Suzume goes to look for him at an abandoned bathhouse complex outside of town, where she sees a door freestanding in the middle of a puddle. She pulls up a stone statue from the ground nearby that turns into a white cat that runs away. When she opens the door, Suzume can see beyond, but not enter, a crepuscular world of wind-ruffled fields and star-filled lilac skies, which she later learns is called the Ever After, where all time exists in a perpetual now (or something like that).

Either way, it turns out that, in the tradition of all great folk and fairy tales, Suzume learns that what seemed like perfectly reasonable acts of curiosity on her part may have devastating consequences. For instance, the stone-statue-turned-cat, who sets off on a wander all over Japan and picks up the name Daijin from social media users who keep filming and photographing him, was actually a “keystone” that sealed off the Ever After from our world. By setting Daijin free, Suzume has also released the Worm, a giant smoke-like, semi phallic, gargantuan entity that sprouts out of the door, rises into the air and, if not stopped, will cause an earthquake when it lands. Ordinary people can’t see it, but Suzume can now. So can Souta, who is soon turned into a wooden chair that’s missing a leg that Suzume’s late mother made for her years ago by naughty Daijin.

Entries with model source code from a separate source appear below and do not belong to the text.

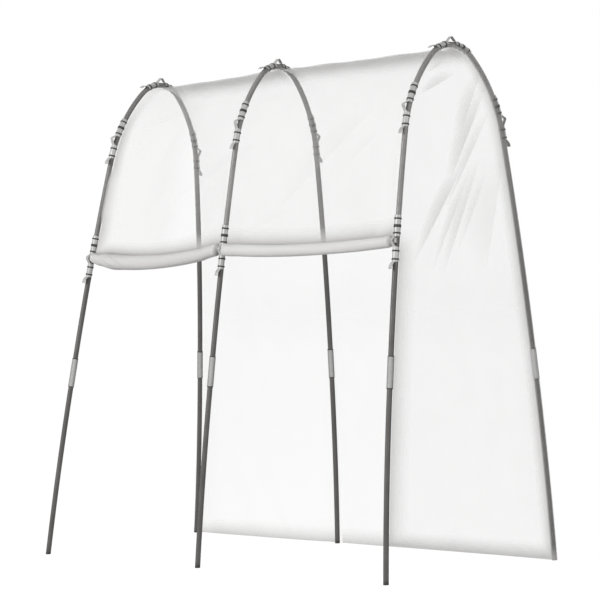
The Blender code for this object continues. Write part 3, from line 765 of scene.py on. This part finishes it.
def line_field(u, v, lines, edge):
    """Height of creases, each from one place to another with a width and a height, and their painted shade.

    A crease is widest past its middle and fades out at its ends. Its painted shade lies on one side:
    it starts along its line, within the edge, and fades across it.
    """
    height, shaded_side = np.zeros_like(u), np.zeros_like(u)
    for u0, v0, u1, v1, width, rise in lines:
        length = np.hypot(u1 - u0, v1 - v0)
        t = ((u - u0) * (u1 - u0) + (v - v0) * (v1 - v0)) / length ** 2
        off = ((u - u0) * (v1 - v0) - (v - v0) * (u1 - u0)) / length
        within = np.clip(t, 0, 1)
        taper = np.where((t > 0) & (t < 1), np.sin(pi * within), 0.0)
        side = off / (width * (0.35 + 1.1 * np.sin(pi * within ** 0.8)))
        height += 0.35 * rise * np.exp(-(side / 1.4) ** 2) * taper
        # Painted shade on one side of each crease.
        shaded = smooth_step(off, -edge, edge) * fading(side, 2.6, 0.8)
        shaded_side = np.maximum(shaded_side, (rise / FULL_CREASE_SHADE) * shaded * taper)
    return height, shaded_side


def film_row_shade(u, s, front_end):
    """Painted shade on the film, from 0 to 1: at the ridge, the left hoop, the roll's top, the back's foot.
    """
    # Painted shade at the ridge, beside the left hoop, above the roll and at the back's foot.
    ridge = (1 - smooth_step(np.abs(s), 0.045, 0.144)) * (0.88 - 0.76 * smooth_step(s, -0.024, 0.024))
    left_hoop_shade = np.where(s > 0, 0.40 + 0.60 * smooth_step(s, 0.10, 0.32), 0.10)
    left_hoop_shade = left_hoop_shade * fading(u - 0.010, 0.125, 1.25)
    above_roll = fading(front_end - s - 0.004, 0.064, 1.4) * (s > 0)
    rear_shade = 0.85 * fading(GROUND_AT + s, 0.066, 1.2) * (s < 0)
    # The front's left part is made faintly greyer.
    left_front_greyer = 0.20 * (1 - smooth_step(u, 0.36, 0.56)) * smooth_step(s, 0.04, 0.12)
    return np.maximum.reduce([ridge, left_hoop_shade, above_roll, rear_shade, left_front_greyer])


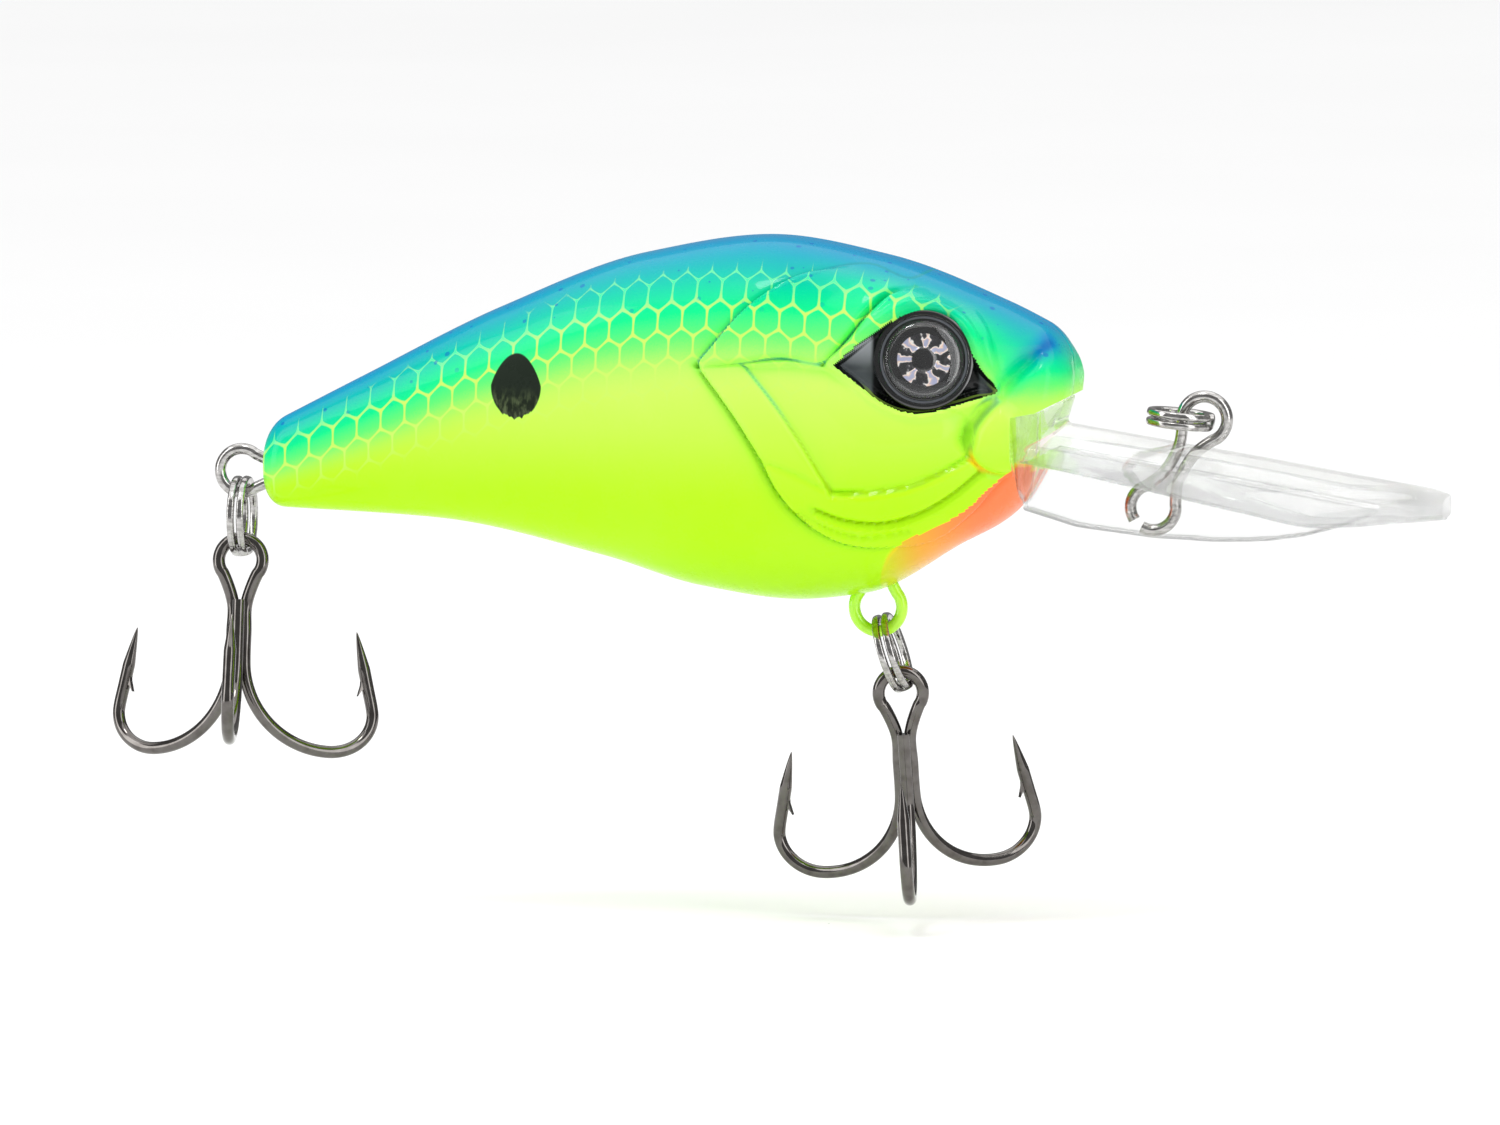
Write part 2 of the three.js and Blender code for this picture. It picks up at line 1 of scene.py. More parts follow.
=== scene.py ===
"""A deep-diving crankbait lure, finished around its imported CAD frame.

Every length below is in millimetres in the part's own frame (origin at the line-tie eye, +X the way
the lure is pulled, +Y its left side, +Z up) and is turned into metres when a mesh is made.
"""
import math
from collections import namedtuple

import bmesh
import bpy
import numpy as np
from mathutils import Matrix, Vector


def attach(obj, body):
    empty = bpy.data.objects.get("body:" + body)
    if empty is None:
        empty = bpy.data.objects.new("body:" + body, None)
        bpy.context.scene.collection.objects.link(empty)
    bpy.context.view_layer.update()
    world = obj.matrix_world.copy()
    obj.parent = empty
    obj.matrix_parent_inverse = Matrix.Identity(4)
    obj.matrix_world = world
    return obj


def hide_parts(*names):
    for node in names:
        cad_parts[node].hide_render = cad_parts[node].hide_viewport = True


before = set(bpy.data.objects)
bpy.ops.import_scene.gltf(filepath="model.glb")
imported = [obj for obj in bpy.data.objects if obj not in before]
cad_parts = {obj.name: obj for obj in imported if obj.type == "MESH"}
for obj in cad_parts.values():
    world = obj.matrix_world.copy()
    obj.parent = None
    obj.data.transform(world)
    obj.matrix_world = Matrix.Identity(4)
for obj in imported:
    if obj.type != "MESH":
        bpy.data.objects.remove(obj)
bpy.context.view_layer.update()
MM = 0.001

# ---- driving dimensions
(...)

All that sets up a picaresque adventure for Suzume and Souta as they travel across Japan via boats, trains and automobiles in pursuit of Daijin, stopping along the way to close further doors in abandoned places — amusement parks, subway stations — that release the Worm into the sky. All of this gives Shinkai and his team of background artists ample time to show off the production company’s flair for gritty, textural illustration, particularly of urban environments. Clearly working with photographic references, every frame and panorama is crammed with detail and clutter: litter on sidewalks, flowers that grow through concrete, thousands of animated faces-in-the-crowd scenes. The realm of the Ever After, in contrast, is harder-edged and colder in town, especially at the climax when the Worm turns into a menacing nest of spirals and coils, like blood red snakes.

But Shinkai never skimps on the human level. Suzume, who at first seems like just another standard-issue anime ingenue, grows and becomes more interesting throughout — as does Souta, who is amazingly expressive for a chair, thanks to crack object-animation skills and smart screenwriting. The teeming cast of supporting characters — from a hostess in a karaoke bar with two wild toddler twins to a colleague of Tamaki’s that has a crush on her and a hipster university friend of Souta’s who offers the team a ride toward the end — are drawn with vivid strokes in every sense.

It becomes clear that this abundance of vitality is there not just for comic relief and world-building but to remind us of all the people who could be lost in a catastrophe like the earthquake of 2011. The stakes here are not just the growing attraction between Suzume and Souta, but a vastly larger community formed by intricate bonds of familial, fraternal and romantic feeling.